Think Before You “Share”
Recently I saw a YouTube video posted on facebook called “Rich Kids of Instagram.” (http://richkidsofinstagram.tumblr.com/). The video featured a group of twenty-somethings unselfconsciously sharing their pictures of lavish beach parties, consuming countless bottles of Dom Perignon champagne, getting off their private jet in the Hamptons, all of which they post on websites to impress their friends. Over the top—right?
It got me to wondering if those of us with more modest means who try to hold to a Christian ethic of a simple life, attempting to respect the environment and meet the needs of the poor, have not succumbed to a similar temptation. When does sharing our blessings on Facebook become flaunting them? A few cases in point culled from those I follow on facebook: A priest wonders whether three trips to England is too much for one year. A deputy to General Convention posts the nightly dinner menu (with pictures) taken at Indianapolis’ most posh restaurants. A vacationing Senior Warden shares several pictures each day of the lavish golf courses he is playing in Hawai’i; a bishop poses with glamorous Hollywood celebrities at a recent fundraiser.

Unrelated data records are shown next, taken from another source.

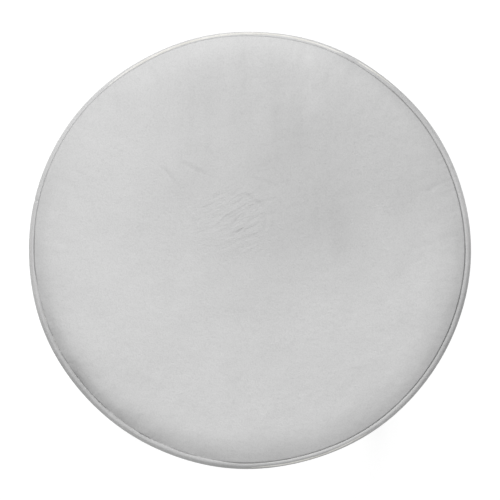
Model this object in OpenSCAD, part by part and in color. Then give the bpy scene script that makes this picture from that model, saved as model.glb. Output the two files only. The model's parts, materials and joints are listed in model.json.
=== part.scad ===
// Round padded shower stool with a swivel seat on a ball-race turntable and four splayed
// telescopic legs locked by snap buttons. Millimetres, +Z up, origin on the floor under
// the seat's centre, legs at their shortest setting.

/* [Seat] */
// Overall diameter of the seat, across the side band
seat_d = 350; // [340:5:370]
// Height of the top of the pad with the legs pushed fully in
seat_h = 430; // [420:5:450]
// Rise of the pad from its edge seam to its middle
crown = 11; // [8:1:14]
// Height of the foam at its edge
foam_edge = 37; // [30:1:40]
// Thickness of the moulded seat board
board_t = 12; // [12:1:15]
// Diameter of the piping that covers the edge seam
welt_d = 4.4; // [4.2:0.2:4.8]
// Thickness of the vinyl cover
vinyl_t = 1.2; // [1:0.1:1.4]

/* [Turntable] */
// Side of the two square plates
plate_side = 150; // [144:2:150]
// Diameter of the balls
ball_d = 6; // [5:0.5:6]
// Number of balls
ball_count = 36; // [24:2:36]
// Radius of the ball race
race_r = 53; // [50:1:54]

/* [Legs] */
// Outside diameter of the upper leg tube
leg_d = 28.6; // [28:0.2:29]
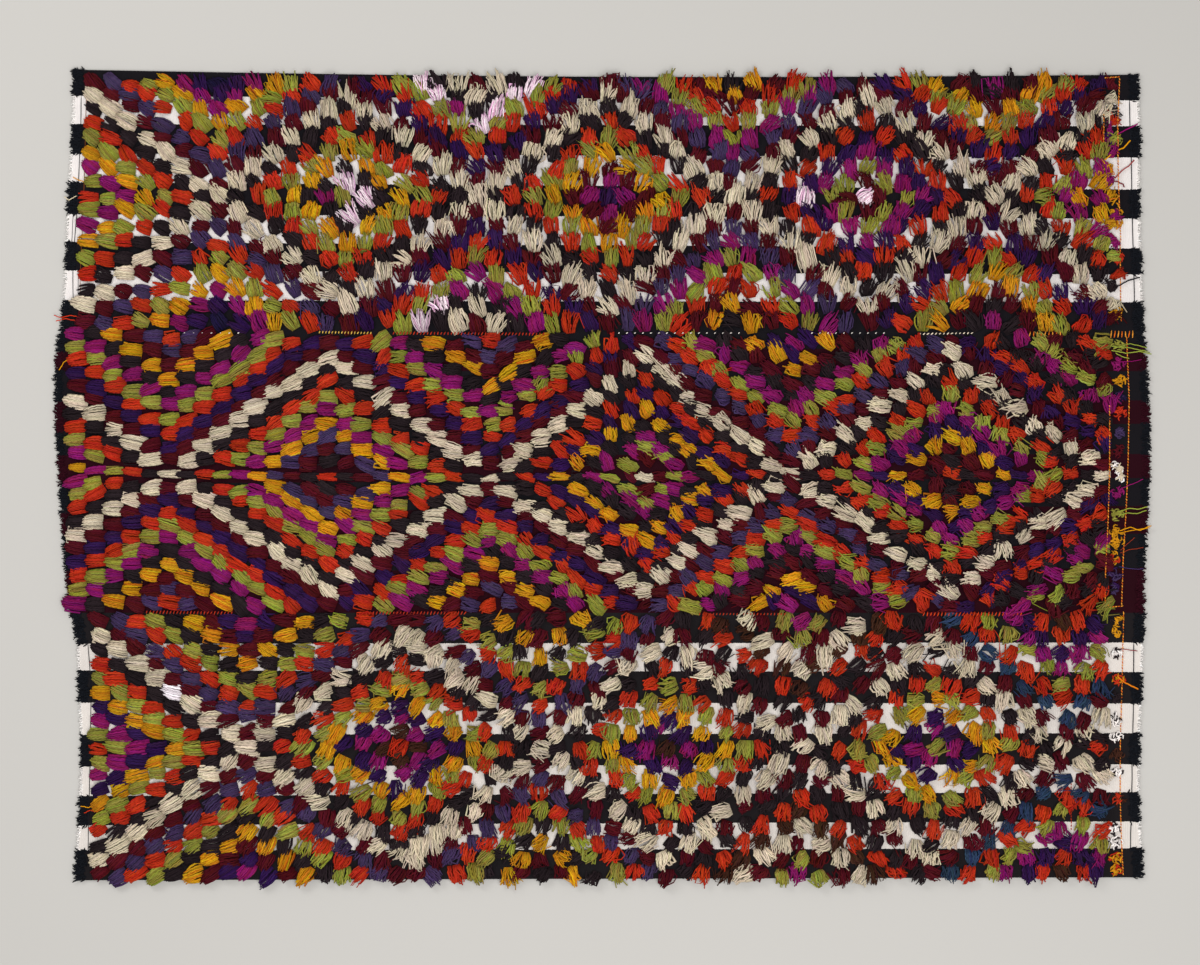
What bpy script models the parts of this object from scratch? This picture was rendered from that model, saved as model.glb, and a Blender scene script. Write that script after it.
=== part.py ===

For my part I can think of times where I have done similarly, including sharing snapshots of the red rocks taken from the balcony of my home in Sedona, Arizona, purportedly one of the state’s more affluent communities.
What must our readers think? What are we thinking? Are we on some subconscious level advocating our own Episcopal brand of the “prosperity Gospel” (follow Jesus and he will add to your bank account) or is this simply inadvertent boasting—”see what I have?” Don’t you wish you you had this too?
And can we include in our public boasting our quickness to broadcast photographs of our beautiful grandchildren, or gatherings of our huge number of happy wine-drinking friends, or our designer wardrobe? It is likely that those of our acquaintances who don’t enjoy such gifts will either be hurt, or simply envious, and envy is one of the seven deadly sins we don’t want to be responsible for engendering in others.
I am convinced that we Christians, especially those of us who are ordained, are not doing ourselves or our church any favors by these public displays of our material blessings. We are a Christian denomination which has always advocated for the poor and for a just economy, but do we practice what we preach? Or are we more driven to impress our friends with what we have than to advocate for those who have not?
We might fool ourselves by thinking that our postings are only for our friends—although why should we boast to our friends?—but if there is one thing that social media has taught us, it is that anything we post on the web has the potential for becoming public in a big way. The average facebook member has several hundred friends and they in turn each have several hundred. In such a geometric progression it doesn't take much for our innocent boast about our new SUV, European vacation, or five-star restaurant meal to go viral.
Jesus is always reminding his followers about the danger of attachment to things, material possessions, power, and prestige—you all know the proof texts. What is even worse for Jesus is when we use our possessions in ways which harm others. It is often said that social media is “word of mouth on steroids” for its power to reach so many people so quickly. What are the words in our mouth, or on our facebook page? Facebook bragging is bragging on steroids and it has the power to harm not only our own soul, but the faith of those around us.
Let’s “share” the things that really matter.